+++ Data lines

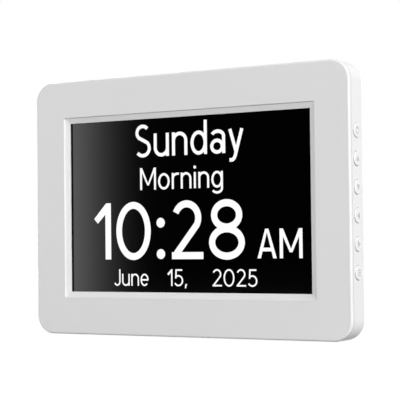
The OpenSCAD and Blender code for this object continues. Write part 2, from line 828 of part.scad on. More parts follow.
module memory_chips() {
  color(chip_black) {
    component(memory_x, memory_z, memory_w, memory_h, 1.1);
    component(processor_x, processor_z - processor_side / 2 - part_gap - 1.5 - flash_h / 2, flash_w,
      flash_h, 1);
    component(board_w / 2 - driver_inset_x - driver_w / 2, board_h / 2 - driver_inset_z - driver_h / 2,
      driver_w, driver_h, 1.2);
  }
}

module board_capacitors() {
  pair = capacitor_inset_x - board_w / 2;
  for (x = [pair, pair + capacitor_d + 1.7, board_w / 2 - capacitor_inset_x + 10])
    color(steel) depth_rod(x, board_bottom + capacitor_inset_z, capacitor_d / 2, board_back,
      board_back + capacitor_h);
}

module board_inductor() {
  color(chip_black) component(inductor_inset_x - board_w / 2, inductor_inset_z - board_h / 2,
    inductor_side, inductor_side, 3);
}

module clock_crystal() {
  color(steel) component(memory_x, memory_z - memory_h / 2 - part_gap - crystal_h / 2 + 0.6,
    crystal_w, crystal_h, 1.2);
}

module cell_holder() {
  half = cell_d / 2 + holder_wall;
  rim = board_back + holder_floor + 2.8;
  notch = 0.4 * cell_d; // width of the notch above the cell
  color(chip_black) translate([cell_x, 0, cell_z]) difference() {
    block(-half, half, board_back, rim, -half, half);
    depth_rod(0, 0, cell_d / 2 + fit_gap, board_back + holder_floor, rim + cut);
    block(-notch / 2, notch / 2, board_back + holder_floor, rim + cut, 0, cell_d);
  }
}

module backup_cell() {
  seat = board_back + holder_floor;
  color(steel) translate([cell_x, 0, cell_z]) {
    depth_rod(0, 0, cell_d / 2, seat, seat + cell_h * 0.75);
    depth_rod(0, 0, cell_d / 2 - 1.2, seat, seat + cell_h);
  }
}

module display_connector() {
  color(clear_white) component(0, (connector_h - board_h) / 2 + connector_inset, ribbon_w + 4,
    connector_h, 2);
}

module display_ribbon() {
  flat_depth = pan_back_depth + ribbon_t / 2;
  ribbon_low = board_bottom - ribbon_drop;
  color(ribbon_orange) ribbon([
    [flat_depth, board_bottom + ribbon_flat],
    [flat_depth, board_bottom],
    [flat_depth + 1.1, ribbon_low],
    [board_back + 0.4, ribbon_low],
    [board_back + 1, ribbon_low + 0.9],
    [board_back + 1, board_bottom + connector_inset]
  ], 0, ribbon_w, ribbon_t);
}

// ---------- speaker ----------

module speaker_gasket() {
  color(foam_black) difference() {
    depth_rod(-speaker_x, speaker_height, speaker_d / 2, speaker_back, hump_inner_depth);
    depth_rod(-speaker_x, speaker_height, speaker_d / 2 - 2, speaker_back - cut, hump_inner_depth + cut);
  }
}

module speaker_frame() {
  color(steel) difference() {
    depth_rod(-speaker_x, speaker_height, speaker_d / 2, speaker_front, speaker_back);
    depth_rod(-speaker_x, speaker_height, speaker_d / 2 - basket_wall, speaker_front + basket_floor,
      speaker_back + cut);
  }
}

module speaker_cone() {
  cone_r = speaker_d / 2 - basket_wall - 0.2;
  hub_r = 4;
  color(foam_black) translate([-speaker_x, front_y + speaker_front + basket_floor, speaker_height])
    rotate([-90, 0, 0]) rotate_extrude() polygon([
      [0, 0], [hub_r, 0], [hub_r, 0.4], [cone_r - 1, 1.6], [cone_r, 1.6], [cone_r, 2],
      [cone_r - 1.4, 2], [hub_r, 0.9], [0, 1.6]
    ]);
}

module speaker_magnet() {
  color(steel)
    depth_rod(-speaker_x, speaker_height, magnet_r, speaker_front - magnet_t, speaker_front);
}

module speaker_wires() {
  start_x = -speaker_x + magnet_r + 1.6;
  color(wire_red) for (step = [0, speaker_wire_t + 0.7])
    wire([
      [start_x, speaker_front - speaker_wire_t / 2],
      [start_x + 3, speaker_front - speaker_wire_t / 2],
      [start_x + 5.5, board_back + 1.4],
      [start_x + 7, board_back + speaker_wire_t / 2],
      [start_x + 11, board_back + speaker_wire_t / 2]
    ], speaker_height - step, speaker_wire_t);
}

// ---------- buttons ----------

module button_board() {
  color(board_green) block(button_board_x, button_board_x + board_t, button_depth - side_board_w / 2,
    button_depth + side_board_w / 2, row_z - button_board_h / 2, row_z + button_board_h / 2);
}

module switch_bodies() {
  color(chip_black) for (i = [0 : button_count - 1]) difference() {
    block(switch_face_x - switch_t, switch_face_x, button_depth - switch_side / 2,
      button_depth + switch_side / 2, button_z(i) - switch_side / 2, button_z(i) + switch_side / 2);
    cross_rod(button_depth, button_z(i), plunger_r + 0.1, switch_face_x - switch_well,
      switch_face_x + cut);
  }
}

module plunger(i) {
  color(chip_black)
    cross_rod(button_depth, button_z(i), plunger_r, plunger_tip_x - plunger_len, plunger_tip_x);
}

// A cap with its retaining flange and stem; children draw the sign on its face
module cap(i) {
  face_x = body_w / 2 + cap_proud;
  color(cap_white) translate([0, front_y + button_depth, button_z(i)]) {
    rotate([0, 90, 0]) rotate_extrude() intersection() {
      translate([0, flange_x + flange_t - sink])
        edge_section(cap_d, face_x - flange_x - flange_t + sink, 0, cap_round);
      translate([0, flange_x]) square([cap_d, cap_d]);
    }
    translate([flange_x, 0, 0]) rotate([0, 90, 0]) cylinder(d = flange_d, h = flange_t);
    translate([plunger_tip_x, 0, 0]) rotate([0, 90, 0]) cylinder(r = stem_r, h = stem_len + sink);
    translate([face_x - sink, 0, 0]) rotate([90, 0, 90]) linear_extrude(sign_t + sink) children();
  }
}

// Signs, drawn as seen from the right side with the clock's front to the left
module arrow(turn) {
  rotate(turn) polygon([[-2.1, -1.4], [2.1, -1.4], [0, 1.9]]);
}

module power_sign() {
  difference() {
    circle(2.2);
    circle(1.6);
    translate([-0.8, 0]) square([1.6, 3]);
  }
  translate([-0.3, 0.3]) square([0.6, 2.1]);
}

module menu_sign() {
  for (row = [-1 : 1]) translate([-2, row * 1.4 - 0.3]) square([4, 0.6]);
}

module power_button() cap(0) power_sign();
module up_button() cap(1) arrow(0);
module down_button() cap(2) arrow(180);
module left_button() cap(3) arrow(90);
module right_button() cap(4) arrow(-90);
module menu_button() cap(5) menu_sign();

module button_cable() {
  start_x = button_board_x - cable_t / 2;
  color(clear_white) for (lane = [0 : 3])
    wire([
      [start_x, button_depth + 1],
      [start_x, button_depth + 1.8],
      [start_x - 2.5, board_back + 0.9],
      [pan_w / 2, board_back + 1.2],
      [board_w / 2 + 5, board_back + 1.2],
      [board_w / 2 - 1.5, board_back + cable_t / 2],
      [board_w / 2 - landing, board_back + cable_t / 2]
    ], row_z - 10 + lane * cable_t * 1.1, cable_t);
}

// ---------- power ----------

module power_board() {
  color(board_green) block(-power_board_x - board_t, -power_board_x, socket_depth - side_board_w / 2,
    socket_depth + side_board_w / 2, power_board_z - power_board_h / 2, power_board_z + power_board_h / 2);
}

module power_socket() {
  color(chip_black) difference() {
    union() {
      block(-socket_face_x, -socket_face_x + socket_len, socket_depth - socket_body_w / 2,
        socket_depth + socket_body_w / 2, socket_height - socket_body_h / 2,
        socket_height + socket_body_h / 2);
      cross_rod(socket_depth, socket_height, socket_nose_r, -body_w / 2 + 0.3, -socket_face_x + 0.1);
    }
    cross_rod(socket_depth, socket_height, socket_r, -body_w / 2 - cut, -socket_face_x + socket_bore);
    cross_rod(socket_depth, socket_height, socket_pin_r, -socket_face_x + socket_bore - 1,
      -socket_face_x + socket_len + cut);
  }
}

module power_socket_pin() {
  color(gold) cross_rod(socket_depth, socket_height, socket_pin_r, -body_w / 2 + 1.2,
    -socket_face_x + socket_len);
}

module power_wires() {
  start_x = -power_board_x + supply_wire_t / 2;
  color(wire_red) for (lane = [0, supply_wire_t + 0.3])
    wire([
      [start_x, socket_depth + 1],
      [start_x, socket_depth + 1.8],
      [start_x + 2.5, board_back + 0.9],
      [-pan_w / 2 + 8, board_back + 1.4],
      [-board_w / 2 - 5, board_back + 1.4],
      [-board_w / 2 + 1.5, board_back + supply_wire_t / 2],
      [-board_w / 2 + landing, board_back + supply_wire_t / 2]
    ], supply_z + lane, supply_wire_t);
}

// ---------- stand ----------

module stand_pin() {
  color(steel)
    cross_rod(hinge_depth, hinge_height, pin_r, -pin_half + pin_end_gap, pin_half - pin_end_gap);
}

module stand_leg() {
  flap_h = hinge_height - leg_tip_z;
  flap_mid = (leg_tip_z + hinge_height) / 2;
  heel_half = leg_w / 2 - 4;
  skin = 1.4; // thickness of the flap over its hollow
  grip_pitch = 2.4;
  color(shell_white) difference() {
    union() {
      // the flap, from its tip up to the barrel
      plate(leg_front, leg_back) translate([0, flap_mid]) {
        rounded_rect(leg_w, flap_h, 3);
        translate([-leg_w / 2, 0]) square([leg_w, flap_h / 2]);
      }
      cross_rod(hinge_depth, hinge_height, barrel_r, -leg_w / 2, leg_w / 2);
      // the heel that stops the open leg against the recess's floor
      block(-heel_half, heel_half, leg_back - heel_t, leg_back, hinge_height, hinge_height + heel_reach);
    }
    cross_rod(hinge_depth, hinge_height, pin_r + pin_clearance, -leg_w / 2 - cut, leg_w / 2 + cut);
    // hollow in the flap's inner side, and grip grooves near its tip
    plate(leg_front - cut, leg_back - skin) translate([0, flap_mid + 1])
      rounded_rect(leg_w - 8, flap_h - 24, 3);
    for (i = [0 : 4]) translate([0, 0, leg_tip_z + 2 * pad_h + i * grip_pitch])
      block(-leg_w / 4, leg_w / 4, leg_back - 0.5, leg_back + cut, 0, grip_pitch / 2);
    block(-pad_w / 2, pad_w / 2, leg_back - pad_t, leg_back + cut, leg_tip_z - cut, leg_tip_z + pad_h);
  }
}

module stand_pad() {
  pad_half = pad_w / 2 - 0.1;
  color(rubber_grey) block(-pad_half, pad_half, leg_back - pad_t, leg_back + 0.2, leg_tip_z - 0.4,
    leg_tip_z + pad_h - 0.1);
}

// ---------- assembly ----------

front_frame();
rear_housing();
window_gasket();
lcd_cell();
diffuser_sheets();
light_guide();
light_strip();
lcd_pan();
lcd_clips();
lcd_clip_screws();
main_board();
main_board_screws();
processor();
memory_chips();
board_capacitors();
board_inductor();
clock_crystal();
cell_holder();
backup_cell();
display_connector();
display_ribbon();
speaker_gasket();
speaker_frame();
speaker_cone();
speaker_magnet();
speaker_wires();
button_board();
switch_bodies();
button_cable();
power_board();
power_socket();
power_socket_pin();
power_wires();
case_screws();
rubber_feet();
stand_pin();
rating_label();
stand_leg();
stand_pad();
power_button();
up_button();
down_button();
left_button();
right_button();
menu_button();
plunger(0);  // power_plunger
plunger(1);  // up_plunger
plunger(2);  // down_plunger
plunger(3);  // left_plunger
plunger(4);  // right_plunger
plunger(5);  // menu_plunger
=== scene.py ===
# Day clock: finishes for every piece, the picture on the display, and a small white studio.
# Metres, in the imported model's frame: +X to the right of the display, +Y to the back, +Z up.
import math

import bpy
from mathutils import Matrix, Vector


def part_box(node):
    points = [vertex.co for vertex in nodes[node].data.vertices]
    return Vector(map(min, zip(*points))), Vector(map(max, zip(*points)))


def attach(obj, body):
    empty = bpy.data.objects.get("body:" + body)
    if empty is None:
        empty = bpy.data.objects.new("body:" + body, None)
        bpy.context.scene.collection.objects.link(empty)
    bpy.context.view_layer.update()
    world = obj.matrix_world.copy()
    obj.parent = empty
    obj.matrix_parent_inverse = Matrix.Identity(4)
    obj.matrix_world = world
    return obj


mm = 0.001
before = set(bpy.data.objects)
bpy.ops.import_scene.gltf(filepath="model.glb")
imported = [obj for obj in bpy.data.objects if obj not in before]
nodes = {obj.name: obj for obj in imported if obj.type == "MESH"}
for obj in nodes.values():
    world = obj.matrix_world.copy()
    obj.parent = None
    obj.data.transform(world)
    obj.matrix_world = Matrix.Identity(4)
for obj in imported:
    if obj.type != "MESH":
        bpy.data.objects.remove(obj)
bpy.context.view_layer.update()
print("frame loaded:", len(nodes), "nodes")


def newMaterial(name):
    material = bpy.data.materials.new(name)
    material.use_nodes = True
    material.node_tree.nodes.clear()
    return material, material.node_tree


def newPiece(name, verts, faces):
    mesh = bpy.data.meshes.new(name)
    mesh.from_pydata(verts, [], faces)
    mesh.update()
    piece = bpy.data.objects.new(name, mesh)
    bpy.context.scene.collection.objects.link(piece)
    return piece


def addNode(tree, kind, **inputs):
    node = tree.nodes.new(kind)
    for key, value in inputs.items():
        node.inputs[key.replace("_", " ")].default_value = value
    return node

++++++

Copy out every line of the listing that includes the string "imported".

# Metres, in the imported model's frame: +X to the right of the display, +Y to the back, +Z up.
imported = [obj for obj in bpy.data.objects if obj not in before]
nodes = {obj.name: obj for obj in imported if obj.type == "MESH"}
for obj in imported:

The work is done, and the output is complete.